**SET PROBLEM**: Below this line is a set of entries; quote exactly the lines from the line that contains "0.113, 0.118), 0.95)" to the line that contains "obj.matrix_world = Matrix.Identity(4)", both lines included.

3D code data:
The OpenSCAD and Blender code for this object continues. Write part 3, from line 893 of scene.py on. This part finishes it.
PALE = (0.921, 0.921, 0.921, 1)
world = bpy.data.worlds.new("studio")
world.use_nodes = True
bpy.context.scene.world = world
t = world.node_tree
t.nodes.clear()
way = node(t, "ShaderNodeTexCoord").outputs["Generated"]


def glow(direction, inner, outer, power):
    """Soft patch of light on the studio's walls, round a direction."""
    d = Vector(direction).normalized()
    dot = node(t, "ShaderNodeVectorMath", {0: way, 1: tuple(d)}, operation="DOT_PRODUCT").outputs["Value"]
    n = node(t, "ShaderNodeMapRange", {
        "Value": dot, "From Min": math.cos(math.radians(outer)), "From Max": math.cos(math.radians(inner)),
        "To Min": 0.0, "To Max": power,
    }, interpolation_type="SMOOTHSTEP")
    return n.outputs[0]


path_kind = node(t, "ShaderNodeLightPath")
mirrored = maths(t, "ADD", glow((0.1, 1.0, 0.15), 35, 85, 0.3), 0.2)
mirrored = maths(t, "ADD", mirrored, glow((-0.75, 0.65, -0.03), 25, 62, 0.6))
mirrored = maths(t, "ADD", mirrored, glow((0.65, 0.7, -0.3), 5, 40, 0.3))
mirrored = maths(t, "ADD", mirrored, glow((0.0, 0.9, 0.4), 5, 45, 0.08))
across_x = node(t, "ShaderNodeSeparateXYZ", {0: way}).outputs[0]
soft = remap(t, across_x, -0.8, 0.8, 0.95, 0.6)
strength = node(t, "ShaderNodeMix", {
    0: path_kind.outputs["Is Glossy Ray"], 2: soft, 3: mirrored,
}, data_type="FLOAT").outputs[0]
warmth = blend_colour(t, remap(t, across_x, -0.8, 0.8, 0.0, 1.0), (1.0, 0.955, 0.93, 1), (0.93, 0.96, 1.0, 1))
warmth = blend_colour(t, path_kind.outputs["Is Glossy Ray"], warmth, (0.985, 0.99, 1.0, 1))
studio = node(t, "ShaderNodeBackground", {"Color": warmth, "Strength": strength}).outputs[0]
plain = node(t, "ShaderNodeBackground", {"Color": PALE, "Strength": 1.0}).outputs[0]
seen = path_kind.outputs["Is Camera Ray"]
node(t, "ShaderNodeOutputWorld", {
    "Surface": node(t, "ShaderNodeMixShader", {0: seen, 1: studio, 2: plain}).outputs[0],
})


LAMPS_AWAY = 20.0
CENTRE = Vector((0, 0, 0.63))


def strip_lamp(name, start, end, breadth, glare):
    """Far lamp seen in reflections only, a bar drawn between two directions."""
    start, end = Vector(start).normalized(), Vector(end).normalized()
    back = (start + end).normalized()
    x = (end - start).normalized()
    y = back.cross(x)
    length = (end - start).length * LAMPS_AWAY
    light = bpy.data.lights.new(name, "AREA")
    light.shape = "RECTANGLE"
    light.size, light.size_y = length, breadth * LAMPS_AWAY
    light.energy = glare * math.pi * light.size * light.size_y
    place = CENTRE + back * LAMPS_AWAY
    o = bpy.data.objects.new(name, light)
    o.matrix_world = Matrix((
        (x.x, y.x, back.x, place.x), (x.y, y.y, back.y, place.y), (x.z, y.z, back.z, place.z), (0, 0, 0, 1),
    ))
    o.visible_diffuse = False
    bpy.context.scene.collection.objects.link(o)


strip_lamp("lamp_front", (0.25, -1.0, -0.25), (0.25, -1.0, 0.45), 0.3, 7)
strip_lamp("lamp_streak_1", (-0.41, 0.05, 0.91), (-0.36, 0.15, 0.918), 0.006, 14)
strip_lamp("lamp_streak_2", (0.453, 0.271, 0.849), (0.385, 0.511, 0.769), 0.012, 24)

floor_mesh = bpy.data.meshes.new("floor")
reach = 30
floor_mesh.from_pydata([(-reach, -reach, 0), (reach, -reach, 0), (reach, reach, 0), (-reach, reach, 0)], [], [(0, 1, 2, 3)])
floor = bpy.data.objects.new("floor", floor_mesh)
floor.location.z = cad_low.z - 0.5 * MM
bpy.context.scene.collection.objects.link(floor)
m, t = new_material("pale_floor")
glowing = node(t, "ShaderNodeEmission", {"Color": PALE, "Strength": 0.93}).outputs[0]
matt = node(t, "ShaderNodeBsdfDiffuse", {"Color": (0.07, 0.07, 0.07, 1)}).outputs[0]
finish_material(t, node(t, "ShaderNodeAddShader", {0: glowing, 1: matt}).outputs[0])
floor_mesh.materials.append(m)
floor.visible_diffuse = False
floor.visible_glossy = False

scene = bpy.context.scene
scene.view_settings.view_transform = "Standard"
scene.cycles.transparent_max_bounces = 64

==

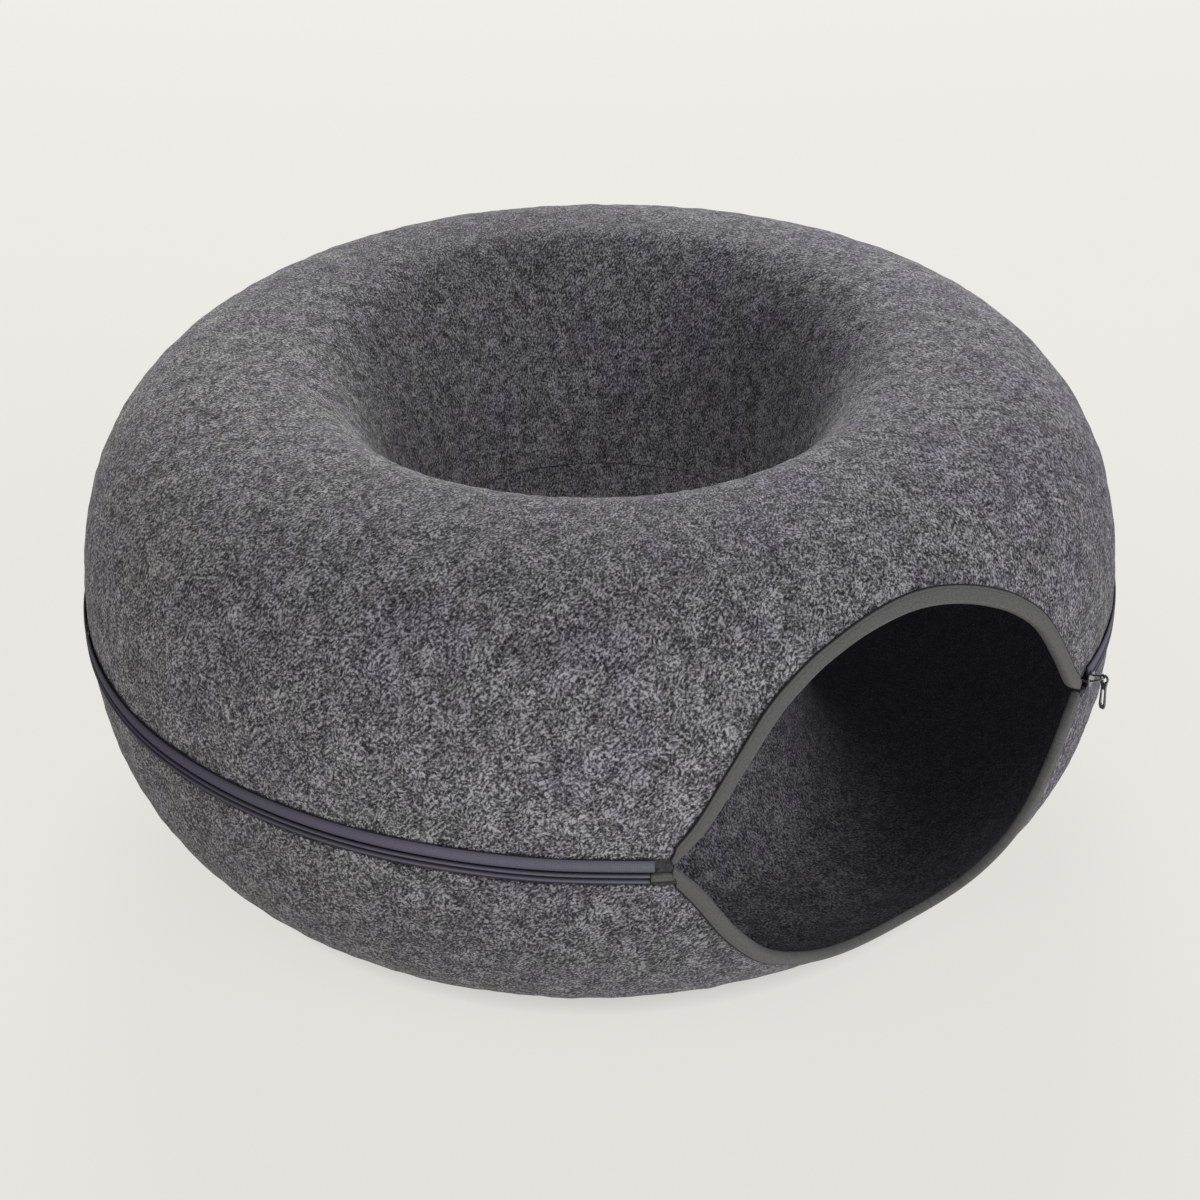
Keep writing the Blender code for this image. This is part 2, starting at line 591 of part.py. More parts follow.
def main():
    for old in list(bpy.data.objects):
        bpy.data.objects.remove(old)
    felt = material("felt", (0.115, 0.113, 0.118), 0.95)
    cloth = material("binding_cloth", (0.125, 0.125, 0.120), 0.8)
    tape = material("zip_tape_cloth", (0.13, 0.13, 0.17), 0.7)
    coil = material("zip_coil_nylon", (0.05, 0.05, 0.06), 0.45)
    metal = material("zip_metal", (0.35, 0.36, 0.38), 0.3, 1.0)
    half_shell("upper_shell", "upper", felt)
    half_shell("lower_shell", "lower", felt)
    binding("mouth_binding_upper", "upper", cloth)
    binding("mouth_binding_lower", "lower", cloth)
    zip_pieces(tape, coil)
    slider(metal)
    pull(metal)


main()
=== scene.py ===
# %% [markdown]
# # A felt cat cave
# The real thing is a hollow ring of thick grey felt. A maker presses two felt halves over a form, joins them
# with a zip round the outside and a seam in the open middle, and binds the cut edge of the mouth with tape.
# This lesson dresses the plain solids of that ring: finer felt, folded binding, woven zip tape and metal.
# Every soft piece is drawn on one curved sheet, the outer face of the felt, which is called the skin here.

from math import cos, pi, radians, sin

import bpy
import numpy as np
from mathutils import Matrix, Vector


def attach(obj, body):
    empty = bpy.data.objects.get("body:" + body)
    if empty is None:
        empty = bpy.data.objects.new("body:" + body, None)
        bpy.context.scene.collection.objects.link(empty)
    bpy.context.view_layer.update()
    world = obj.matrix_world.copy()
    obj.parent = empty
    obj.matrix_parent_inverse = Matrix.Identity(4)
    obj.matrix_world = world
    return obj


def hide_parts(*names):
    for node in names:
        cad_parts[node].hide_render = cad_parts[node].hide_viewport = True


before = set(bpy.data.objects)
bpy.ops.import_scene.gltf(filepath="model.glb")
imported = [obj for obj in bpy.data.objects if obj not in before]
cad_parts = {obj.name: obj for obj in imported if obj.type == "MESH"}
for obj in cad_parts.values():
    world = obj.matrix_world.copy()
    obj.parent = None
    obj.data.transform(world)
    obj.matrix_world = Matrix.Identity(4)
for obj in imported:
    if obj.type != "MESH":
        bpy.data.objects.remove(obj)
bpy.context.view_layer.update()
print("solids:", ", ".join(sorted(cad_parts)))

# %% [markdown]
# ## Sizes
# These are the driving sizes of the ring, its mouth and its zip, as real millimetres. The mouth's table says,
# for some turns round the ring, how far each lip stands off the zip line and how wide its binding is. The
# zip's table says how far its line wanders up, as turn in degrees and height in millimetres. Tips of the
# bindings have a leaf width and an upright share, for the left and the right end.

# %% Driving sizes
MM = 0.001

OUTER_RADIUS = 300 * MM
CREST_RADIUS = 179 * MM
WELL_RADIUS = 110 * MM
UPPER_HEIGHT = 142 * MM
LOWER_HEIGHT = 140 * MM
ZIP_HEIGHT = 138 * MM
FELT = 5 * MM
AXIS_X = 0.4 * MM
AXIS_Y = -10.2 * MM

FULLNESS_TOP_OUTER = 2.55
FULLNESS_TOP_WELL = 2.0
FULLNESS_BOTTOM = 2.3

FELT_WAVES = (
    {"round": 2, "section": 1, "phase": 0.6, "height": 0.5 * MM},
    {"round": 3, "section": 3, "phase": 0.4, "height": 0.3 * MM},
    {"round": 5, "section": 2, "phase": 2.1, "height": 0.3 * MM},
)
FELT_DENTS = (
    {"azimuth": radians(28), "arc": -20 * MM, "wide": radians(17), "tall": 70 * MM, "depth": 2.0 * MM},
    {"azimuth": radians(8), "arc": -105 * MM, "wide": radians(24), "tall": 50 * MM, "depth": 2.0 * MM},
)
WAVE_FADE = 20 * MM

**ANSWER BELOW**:
    felt = material("felt", (0.115, 0.113, 0.118), 0.95)
    cloth = material("binding_cloth", (0.125, 0.125, 0.120), 0.8)
    tape = material("zip_tape_cloth", (0.13, 0.13, 0.17), 0.7)
    coil = material("zip_coil_nylon", (0.05, 0.05, 0.06), 0.45)
    metal = material("zip_metal", (0.35, 0.36, 0.38), 0.3, 1.0)
    half_shell("upper_shell", "upper", felt)
    half_shell("lower_shell", "lower", felt)
    binding("mouth_binding_upper", "upper", cloth)
    binding("mouth_binding_lower", "lower", cloth)
    zip_pieces(tape, coil)
    slider(metal)
    pull(metal)


main()
=== scene.py ===
# %% [markdown]
# # A felt cat cave
# The real thing is a hollow ring of thick grey felt. A maker presses two felt halves over a form, joins them
# with a zip round the outside and a seam in the open middle, and binds the cut edge of the mouth with tape.
# This lesson dresses the plain solids of that ring: finer felt, folded binding, woven zip tape and metal.
# Every soft piece is drawn on one curved sheet, the outer face of the felt, which is called the skin here.

from math import cos, pi, radians, sin

import bpy
import numpy as np
from mathutils import Matrix, Vector


def attach(obj, body):
    empty = bpy.data.objects.get("body:" + body)
    if empty is None:
        empty = bpy.data.objects.new("body:" + body, None)
        bpy.context.scene.collection.objects.link(empty)
    bpy.context.view_layer.update()
    world = obj.matrix_world.copy()
    obj.parent = empty
    obj.matrix_parent_inverse = Matrix.Identity(4)
    obj.matrix_world = world
    return obj


def hide_parts(*names):
    for node in names:
        cad_parts[node].hide_render = cad_parts[node].hide_viewport = True


before = set(bpy.data.objects)
bpy.ops.import_scene.gltf(filepath="model.glb")
imported = [obj for obj in bpy.data.objects if obj not in before]
cad_parts = {obj.name: obj for obj in imported if obj.type == "MESH"}
for obj in cad_parts.values():
    world = obj.matrix_world.copy()
    obj.parent = None
    obj.data.transform(world)
    obj.matrix_world = Matrix.Identity(4)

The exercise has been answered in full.